▼▼▼

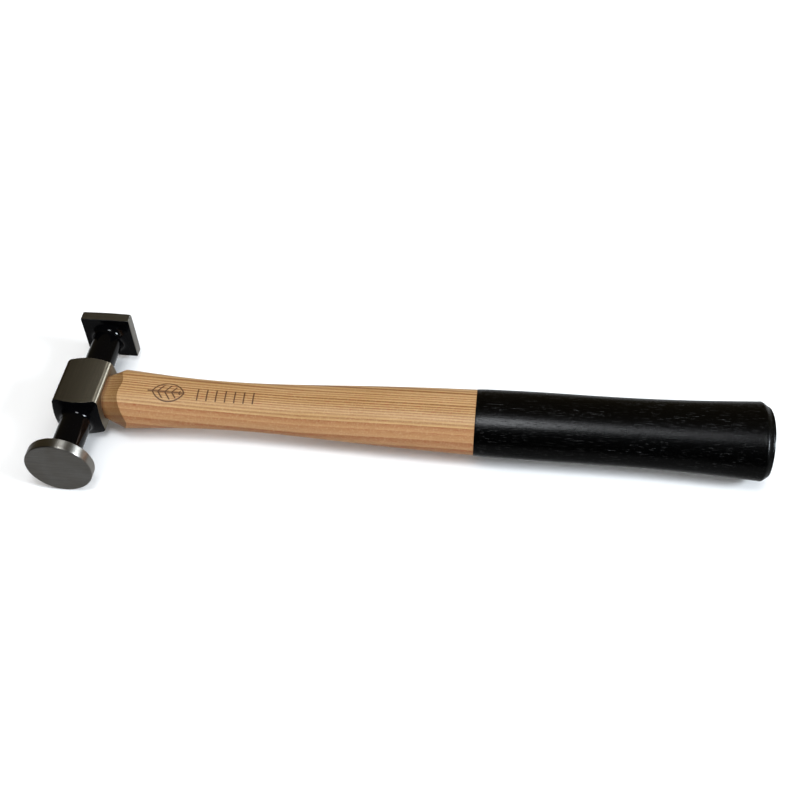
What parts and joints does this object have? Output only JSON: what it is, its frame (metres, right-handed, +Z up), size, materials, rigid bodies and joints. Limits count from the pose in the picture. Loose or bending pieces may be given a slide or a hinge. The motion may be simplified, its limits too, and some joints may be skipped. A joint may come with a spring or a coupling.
{
  "type": "auto body hammer",
  "caption": "Light double-faced body hammer: round flat face and square face on slim necks, hickory handle with a black dipped grip.",
  "frame": {"origin": "centre of the round striking face", "axes": "-Y is the round face's outward normal, so the head runs along +Y to the square face; +X runs from the head along the handle to the butt; +Z is up, towards the marked side of the handle, with the hammer lying on its side"},
  "size_m": [0.3247, 0.087, 0.0306],
  "materials": {
    "ground_steel": "satin ground steel",
    "black_paint": "gloss black paint on steel",
    "hickory": "fine-sanded hickory, thinly lacquered",
    "grip_lacquer": "semi-gloss black dipped lacquer",
    "wedge_wood": "plain hardwood wedge, end grain",
    "wedge_steel": "plain mild steel wedge"
  },
  "bodies": {
    "root": {"head": "ground_steel", "round_arm_paint": "black_paint", "square_arm_paint": "black_paint", "handle": "hickory", "grip_coat": "grip_lacquer", "wood_wedge": "wedge_wood", "steel_wedge": "wedge_steel"}
  },
  "joints": []
}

▲▲▲

OBJECTIVE => Repeat the data exactly. Leave nothing out.

OUTPUT OF THE TASK =>
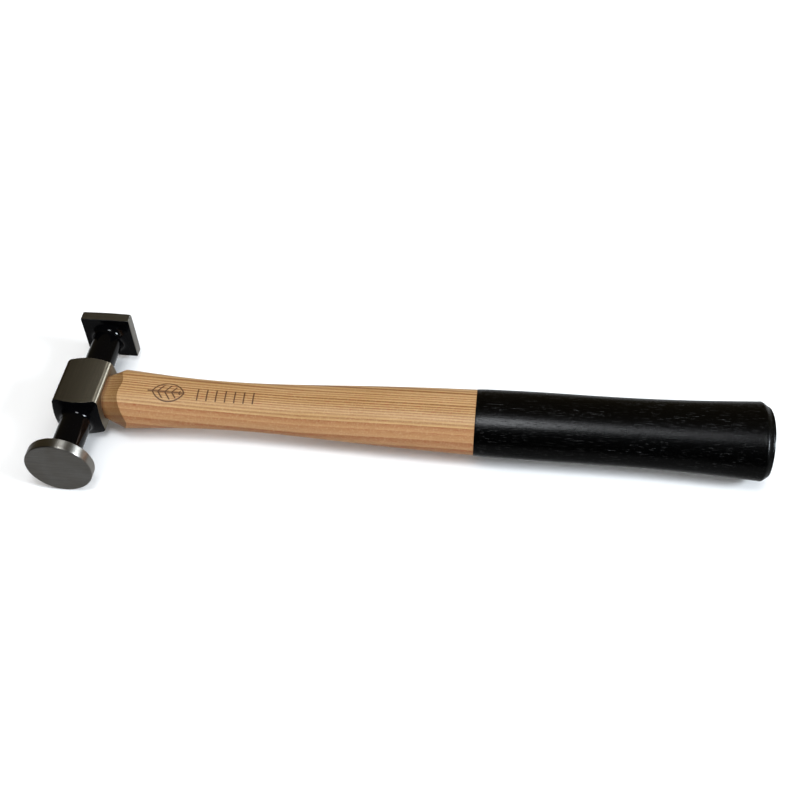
What parts and joints does this object have? Output only JSON: what it is, its frame (metres, right-handed, +Z up), size, materials, rigid bodies and joints. Limits count from the pose in the picture. Loose or bending pieces may be given a slide or a hinge. The motion may be simplified, its limits too, and some joints may be skipped. A joint may come with a spring or a coupling.
{
  "type": "auto body hammer",
  "caption": "Light double-faced body hammer: round flat face and square face on slim necks, hickory handle with a black dipped grip.",
  "frame": {"origin": "centre of the round striking face", "axes": "-Y is the round face's outward normal, so the head runs along +Y to the square face; +X runs from the head along the handle to the butt; +Z is up, towards the marked side of the handle, with the hammer lying on its side"},
  "size_m": [0.3247, 0.087, 0.0306],
  "materials": {
    "ground_steel": "satin ground steel",
    "black_paint": "gloss black paint on steel",
    "hickory": "fine-sanded hickory, thinly lacquered",
    "grip_lacquer": "semi-gloss black dipped lacquer",
    "wedge_wood": "plain hardwood wedge, end grain",
    "wedge_steel": "plain mild steel wedge"
  },
  "bodies": {
    "root": {"head": "ground_steel", "round_arm_paint": "black_paint", "square_arm_paint": "black_paint", "handle": "hickory", "grip_coat": "grip_lacquer", "wood_wedge": "wedge_wood", "steel_wedge": "wedge_steel"}
  },
  "joints": []
}